((
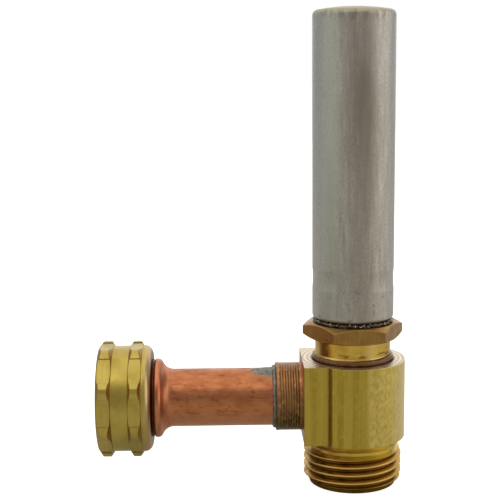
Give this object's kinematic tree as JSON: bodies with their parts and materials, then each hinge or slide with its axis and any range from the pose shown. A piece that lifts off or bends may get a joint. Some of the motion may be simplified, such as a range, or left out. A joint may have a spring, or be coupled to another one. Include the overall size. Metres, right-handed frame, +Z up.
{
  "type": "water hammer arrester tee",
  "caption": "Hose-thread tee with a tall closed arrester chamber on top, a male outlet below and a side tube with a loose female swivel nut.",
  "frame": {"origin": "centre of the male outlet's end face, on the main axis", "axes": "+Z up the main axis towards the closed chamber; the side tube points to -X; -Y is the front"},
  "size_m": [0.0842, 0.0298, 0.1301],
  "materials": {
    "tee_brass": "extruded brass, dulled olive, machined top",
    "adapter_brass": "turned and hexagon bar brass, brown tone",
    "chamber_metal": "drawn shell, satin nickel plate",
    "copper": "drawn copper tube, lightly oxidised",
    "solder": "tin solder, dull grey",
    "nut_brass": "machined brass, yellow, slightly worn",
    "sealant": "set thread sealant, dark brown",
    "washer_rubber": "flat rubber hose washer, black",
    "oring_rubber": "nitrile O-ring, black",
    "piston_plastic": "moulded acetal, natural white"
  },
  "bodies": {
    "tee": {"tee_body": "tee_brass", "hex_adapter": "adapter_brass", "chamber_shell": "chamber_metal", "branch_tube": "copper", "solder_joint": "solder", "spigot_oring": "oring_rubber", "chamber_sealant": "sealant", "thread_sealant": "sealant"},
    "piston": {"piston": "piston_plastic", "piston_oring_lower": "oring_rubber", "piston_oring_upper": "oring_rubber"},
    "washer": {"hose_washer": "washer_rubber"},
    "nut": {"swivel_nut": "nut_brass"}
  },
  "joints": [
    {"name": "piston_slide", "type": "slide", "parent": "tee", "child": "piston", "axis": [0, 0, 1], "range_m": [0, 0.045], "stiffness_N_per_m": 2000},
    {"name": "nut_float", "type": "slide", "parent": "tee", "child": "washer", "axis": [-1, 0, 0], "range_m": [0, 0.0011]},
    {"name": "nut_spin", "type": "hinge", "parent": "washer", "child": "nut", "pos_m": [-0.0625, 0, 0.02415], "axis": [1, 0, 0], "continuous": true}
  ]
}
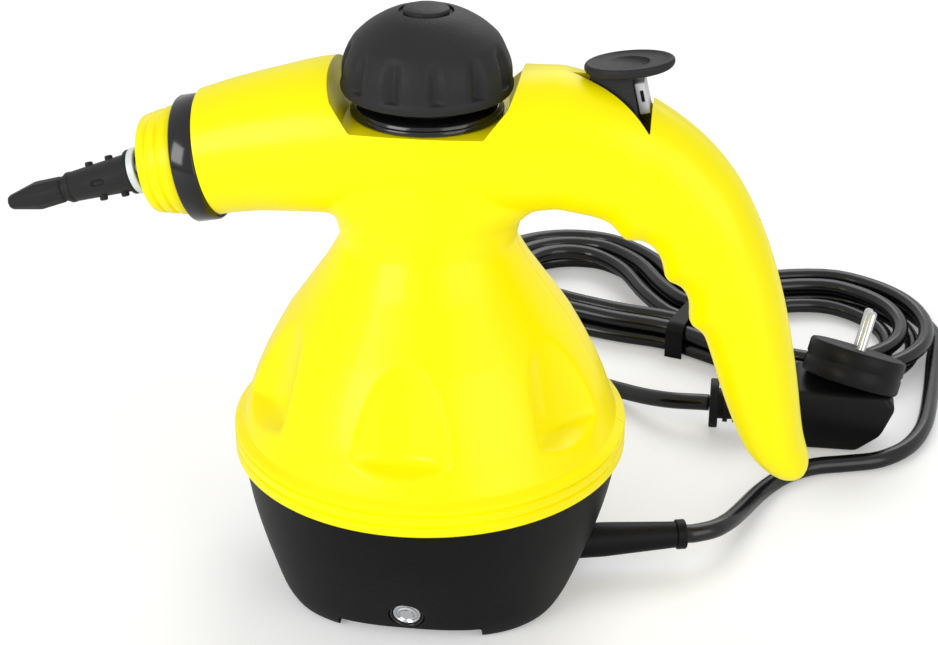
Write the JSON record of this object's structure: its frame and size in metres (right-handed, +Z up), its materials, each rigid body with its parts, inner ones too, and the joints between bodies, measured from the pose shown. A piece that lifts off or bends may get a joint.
))
#### PROBLEM STATEMENT:
Print out the whole listing exactly as it appears.

#### TASK SOLUTION:
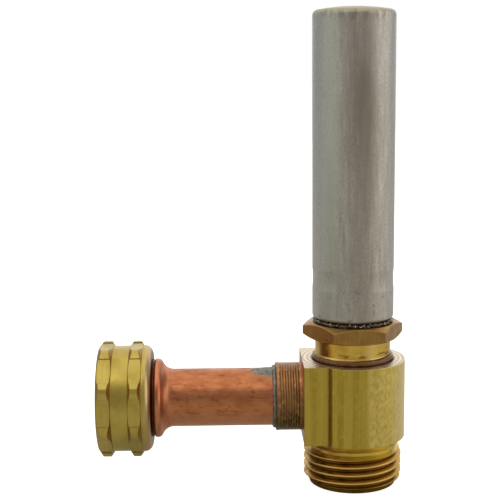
Give this object's kinematic tree as JSON: bodies with their parts and materials, then each hinge or slide with its axis and any range from the pose shown. A piece that lifts off or bends may get a joint. Some of the motion may be simplified, such as a range, or left out. A joint may have a spring, or be coupled to another one. Include the overall size. Metres, right-handed frame, +Z up.
{
  "type": "water hammer arrester tee",
  "caption": "Hose-thread tee with a tall closed arrester chamber on top, a male outlet below and a side tube with a loose female swivel nut.",
  "frame": {"origin": "centre of the male outlet's end face, on the main axis", "axes": "+Z up the main axis towards the closed chamber; the side tube points to -X; -Y is the front"},
  "size_m": [0.0842, 0.0298, 0.1301],
  "materials": {
    "tee_brass": "extruded brass, dulled olive, machined top",
    "adapter_brass": "turned and hexagon bar brass, brown tone",
    "chamber_metal": "drawn shell, satin nickel plate",
    "copper": "drawn copper tube, lightly oxidised",
    "solder": "tin solder, dull grey",
    "nut_brass": "machined brass, yellow, slightly worn",
    "sealant": "set thread sealant, dark brown",
    "washer_rubber": "flat rubber hose washer, black",
    "oring_rubber": "nitrile O-ring, black",
    "piston_plastic": "moulded acetal, natural white"
  },
  "bodies": {
    "tee": {"tee_body": "tee_brass", "hex_adapter": "adapter_brass", "chamber_shell": "chamber_metal", "branch_tube": "copper", "solder_joint": "solder", "spigot_oring": "oring_rubber", "chamber_sealant": "sealant", "thread_sealant": "sealant"},
    "piston": {"piston": "piston_plastic", "piston_oring_lower": "oring_rubber", "piston_oring_upper": "oring_rubber"},
    "washer": {"hose_washer": "washer_rubber"},
    "nut": {"swivel_nut": "nut_brass"}
  },
  "joints": [
    {"name": "piston_slide", "type": "slide", "parent": "tee", "child": "piston", "axis": [0, 0, 1], "range_m": [0, 0.045], "stiffness_N_per_m": 2000},
    {"name": "nut_float", "type": "slide", "parent": "tee", "child": "washer", "axis": [-1, 0, 0], "range_m": [0, 0.0011]},
    {"name": "nut_spin", "type": "hinge", "parent": "washer", "child": "nut", "pos_m": [-0.0625, 0, 0.02415], "axis": [1, 0, 0], "continuous": true}
  ]
}
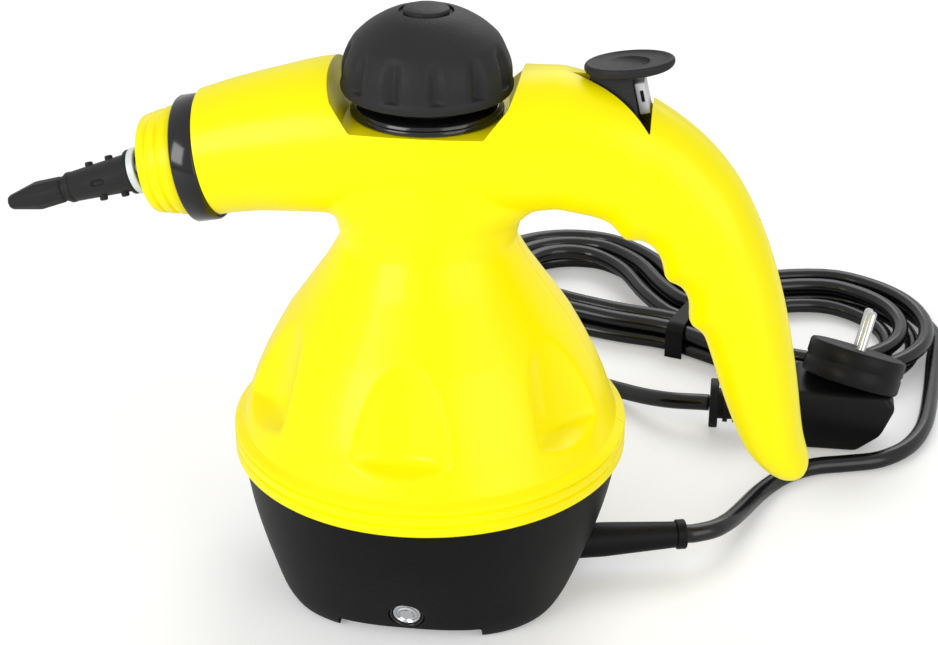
Write the JSON record of this object's structure: its frame and size in metres (right-handed, +Z up), its materials, each rigid body with its parts, inner ones too, and the joints between bodies, measured from the pose shown. A piece that lifts off or bends may get a joint.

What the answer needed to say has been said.